[Distutils] pkg_resources: parsing requires.txt without .egg-info/ directory
P.J. Eby
pje at telecommunity.com
Wed Jul 22 06:23:00 CEST 2009
At 07:19 PM 7/21/2009 -0700, Sridhar Ratnakumar wrote:
>On Tue, 21 Jul 2009 18:04:00 -0700, P.J. Eby <pje at telecommunity.com> wrote:
>
>>Is there anyway to get access to this parsed _dep_map without having a
>>reference to the .egg-info directory? After all, everything needed to
>>parse requires.txt is that file alone.
>> Note: requires.txt is extracted and stored elsewhere, so I cannot rely
>>in
>>it being inside .egg-info/ directory in order to parse it.
>> print require('zope.component')[0]._dep_map would be the normal way to
>>get it, for a package that's already installed.

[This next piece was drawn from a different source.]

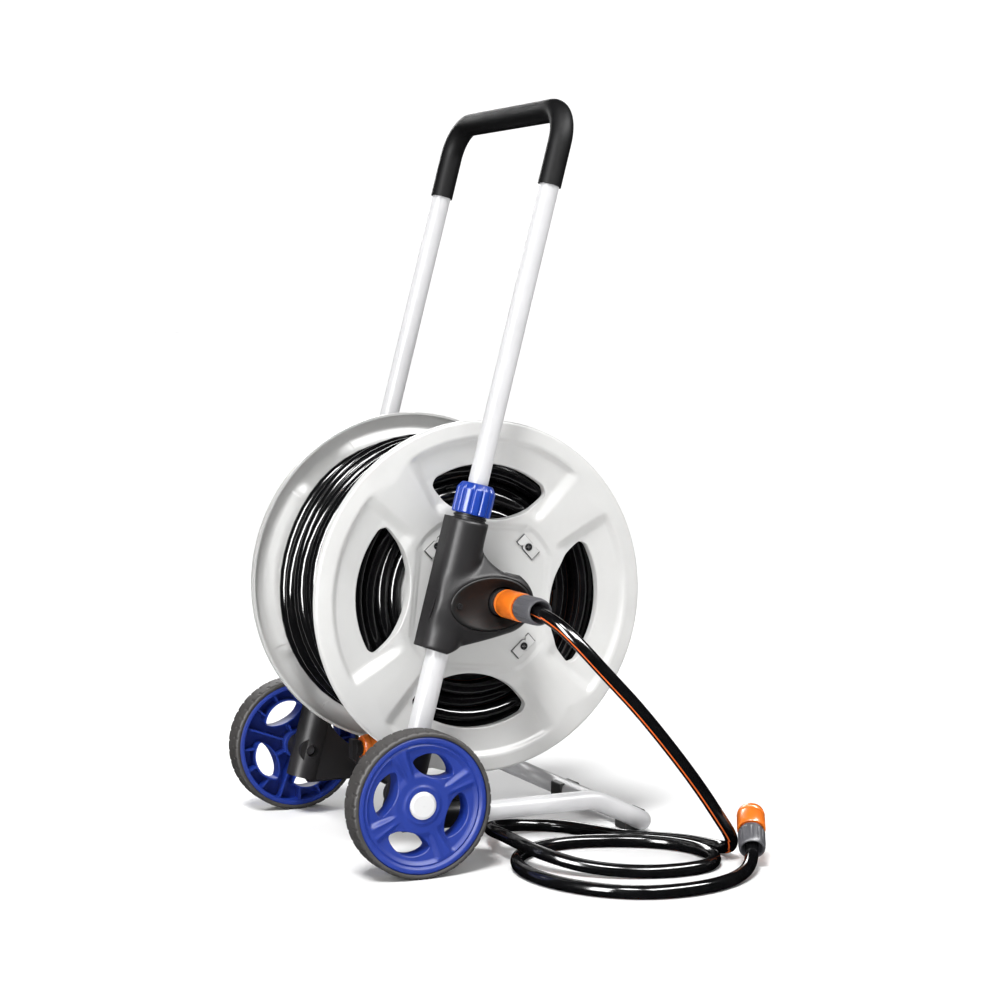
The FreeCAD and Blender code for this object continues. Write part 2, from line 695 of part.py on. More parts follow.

>> However, from some of the rest of what you're saying, it sounds like
>>you're trying to parse this for an un-built package. Is that the case?
>
>Yes. I am not bothered about installed packages. Long story short, I
>download packages from PyPI .. extract the PKG-INFO and requires.txt file
>for each of them. Then, I am trying to parse requires.txt (copied from the
>tarball).
If I were trying to do what you're doing, I'd just run a bdist_egg on
the package and inspect it via the API. Or, alternately, I'd run the
egg_info command with an explicit target directory, then load it via
the regular API. (By "regular API" I mean such things as a
find_distributions() call aimed at the parent of the .egg-info directory.)
And I'd do it that way because then I wouldn't need to care whether
the distribution was created with setuptools or not.
Actually, I'd probably just use "easy_install -zmaxNd sometmpdir
Projectname", followed by looping over
find_distributions('sometmpdir') and returning the _dep_map of the
first yielded Distribution. (The "zmaxNd" means "install as a
zipfile, don't munge .pth files or sys.path, ensure that you copy the
needed file to the target directory, exclude scripts, no
dependencies, and here's the directory to put it in".)
This recipe will handle source, eggs, or win32 .exe files without
complaint, and work on distutils or setuptools-based projects, as
long as they don't break sandboxing or do something silly in their setup.py.